In other words, stop trying to write Blood Count by staring at a blank piece of manuscript paper, and start by tinkering with some of the chords in a 12-bar blues to see what happens…
There are authors in my discipline who have written one or two papers that are absolute landmarks, papers you can read over and over again and keep finding something new. Usually they’re 30+ years old and more chatty and discursive than anything you could get away with now, and usually the author hasn’t published anything else on that specific subject.
Then there are authors whose publications lists read
Brent (2009), “Some problems with squares”
Brent and Fincher (2009a), “The quadrilateral question: a new approach”
Brent and Fincher (2009b), “Reviewing the rhombus”
Brent (2010), “Problems with squares reconsidered”
Brent, Fincher and Bishop (2010), “Parallellograms in contemporary urban praxis”
and it genuinely is the same stuff over and over again, but you have to check because you are, after all, Reviewing the Literature… ugh.
Anyway, I’ve always wanted to be an author of type 1 and not type 2, but one of those things is a lot easier to achieve than the other! (Or maybe it’s just that I get bored very quickly if I’m not learning anything new.)

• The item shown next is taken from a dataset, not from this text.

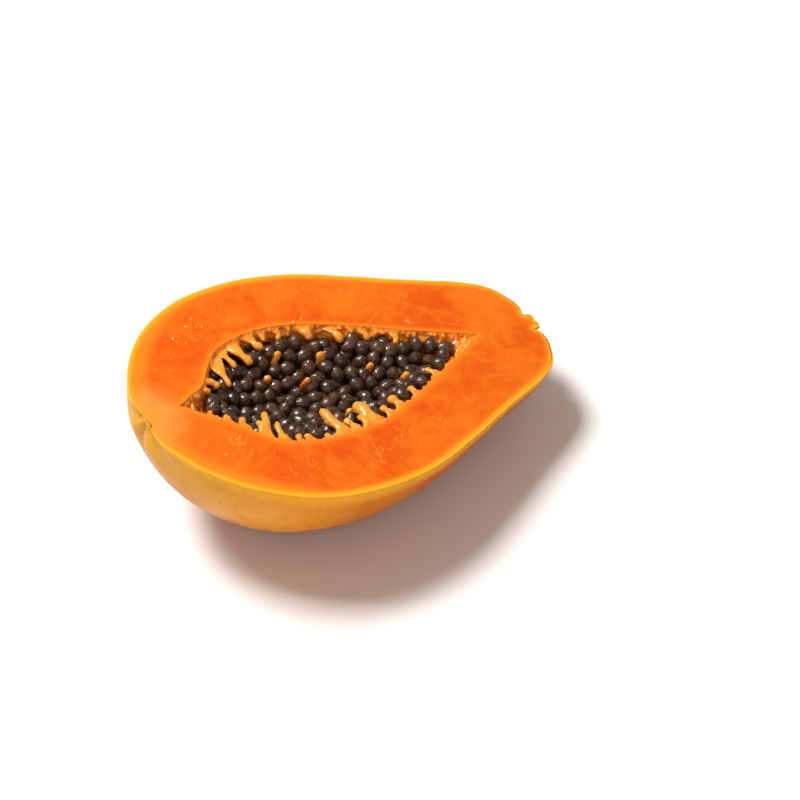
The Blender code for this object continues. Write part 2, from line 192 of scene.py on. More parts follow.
def even_curve(points, count, fine=900):
    """count points, evenly spaced by length along the curve through the points."""
    dense = [spline_point(points, i / fine) for i in range(fine + 1)]
    lengths = [0.0]
    for a, b in zip(dense, dense[1:]):
        lengths.append(lengths[-1] + dist(a, b))
    even, place = [], 0
    for i in range(count):
        wanted = lengths[-1] * i / (count - 1)
        while place < fine - 1 and lengths[place + 1] < wanted:
            place += 1
        step = lengths[place + 1] - lengths[place]
        f = (wanted - lengths[place]) / step if step else 0.0
        even.append(tuple(p + (q - p) * f for p, q in zip(dense[place], dense[place + 1])))
    return even


def smoothstep(low, high, value):
    """0 under low, 1 over high, and a smooth rise between."""
    t = min(max((value - low) / (high - low), 0.0), 1.0)
    return t * t * (3 - 2 * t)


def cavity_points():
    length = CAVITY_END - CAVITY_START
    return [(CAVITY_START + x * length, r * CAVITY_HALF_WIDTH) for x, r in CAVITY_OUTLINE]


CAVITY_FINE = even_curve(cavity_points(), 300)
CAVITY_X = np.array([p[0] for p in CAVITY_FINE])
CAVITY_R = np.array([p[1] for p in CAVITY_FINE])


def cavity_half_width(along):
    """The cavity's half width where the axis is this far along."""
    if not CAVITY_X[0] <= along <= CAVITY_X[-1]:
        return 0.0
    return float(np.interp(along, CAVITY_X, CAVITY_R))


def cavity_middle(along):
    """How far the cavity's middle lies from the axis, to the far side."""
    tip = CAVITY_TIP_SHIFT * exp(-(((along - CAVITY_START) / CAVITY_TIP_REACH) ** 2))
    t = min(max((along - 70.0) / 25.0, 0.0), 1.0) * min(max((CAVITY_END - along) / 30.0, 0.0), 1.0)
    return tip + CAVITY_MIDDLE_SHIFT * t


def hollow_depth(half_width):
    """How deep the cavity is where it has this half width."""
    return CAVITY_DEPTH * half_width / CAVITY_HALF_WIDTH


def lump_here(side, along, deep, length_share, thickness):
    """How far the highest lump of pulp near this place stands in from the wall."""
    heights = [-inf]
    for lump_side, lump_along, lump_deep, lump_height, lump_length in PULP_LUMPS:
        away = abs(along - lump_along)
        if lump_side == side and away < 3 * lump_length:
            off = (away / (length_share * lump_length)) ** 2
            heights.append(lump_height * exp(-off - ((deep - lump_deep) / thickness) ** 2))
    return max(heights)


def pulp_height(along, angle, half_width):
    """How far the pulp stands in from the cavity wall at this angle from the near rim."""
    a = radians(angle)
    deep = hollow_depth(half_width) * sin(a)
    side = -1 if angle < 90 else 1
    wave = 0.55 + 0.45 * sin(along * 1.3) * cos(along * 0.37)
    height = LEDGE_HEIGHT * wave * exp(-(((deep - 2.0) / 3.0) ** 2))
    height = max(height, lump_here(side, along, deep, 1.0, LUMP_THICKNESS))
    return min(height * (1 - 0.75 * exp(-((deep / 0.8) ** 2))), PULP_REACH * half_width)


def inside_wall(point, gap):
    """Whether a point lies inside the cavity, at least this far from its wall."""
    half_width = cavity_half_width(point.x)
    if half_width < 1.0:
        return False
    across = point.y - cavity_middle(point.x)
    round_z = point.z * CAVITY_HALF_WIDTH / CAVITY_DEPTH
    radius = hypot(across, round_z)
    if radius < (1 - PULP_REACH) * half_width - gap:
        return True
    angle = degrees(atan2(-round_z, -across))
    shifts, swings = (-2.0, -1.0, 0.0, 1.0, 2.0), (-4.0, 0.0, 4.0)
    around = [min(max(angle + swing, 0.0), 180.0) for swing in swings]
    pulp = max(pulp_height(point.x + shift, near, half_width) for shift in shifts for near in around)
    return radius < half_width - pulp - gap


def bed_height(along, across):
    """How far under the cut face the seed bed lies, as a negative number."""
    half_width = max(cavity_half_width(along), 0.1)
    share = min(abs(across - cavity_middle(along)) / half_width, 1.0)
    fullness = half_width / CAVITY_HALF_WIDTH
    hollow = (BED_MIDDLE_DROP - BED_RIM_DROP) * (1 - share**2) ** BED_SLOPE * fullness
    return -(BED_RIM_DROP * fullness**0.7 + hollow)


def bed_room(along, side):
    """How far the bed reaches from the axis to one side before it would touch the pulp."""
    half_width = cavity_half_width(along)
    angles = CAVITY_ANGLES[:-1] if side < 0 else [180.0 - angle for angle in CAVITY_ANGLES[:-1]]
    shifts = (-3.0, -1.5, 0.0, 1.5, 3.0)
    pulp = max(pulp_height(along + shift, angle, half_width) for angle in angles for shift in shifts)
    return max(half_width - pulp - WALL_GAP, 0.5)


def egg_rows(turn, lean):
    """An egg's tips and rings about its own middle, turned on the bed and leaned up out of it."""
    pose = Matrix.Rotation(turn, 3, "Z") @ Matrix.Rotation(-lean, 3, "Y")
    rows = []
    for ring in range(1, SEED_RINGS):
        a = pi * ring / SEED_RINGS
        radius = SEED_WIDTH * 0.5 * sin(a) * (1 + 0.10 * cos(a))
        row = []
        for side in range(SEED_SIDES):
            b = tau * side / SEED_SIDES
            point = Vector((SEED_LENGTH * 0.5 * cos(a), radius * cos(b), radius * sin(b)))
            row.append(pose @ point)
        rows.append(row)
    tips = [pose @ Vector((end * SEED_LENGTH * 0.5, 0, 0)) for end in (1, -1)]
    return tips, rows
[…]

The attractiveness of Type 2 as a model depends on whether you thereby become *the* go-to person for any discussion of quadrilaterals – in the absence of a landmark single paper, a ‘body of work’ may be just as significant – or just someone who writes about them a lot. And of course these are not the only possibilities; my own publication list exemplifies a Type C, namely: A paper about triangles; a chapter about wiggly lines; a monograph about fish; a paper about how fish feel about triangles etc.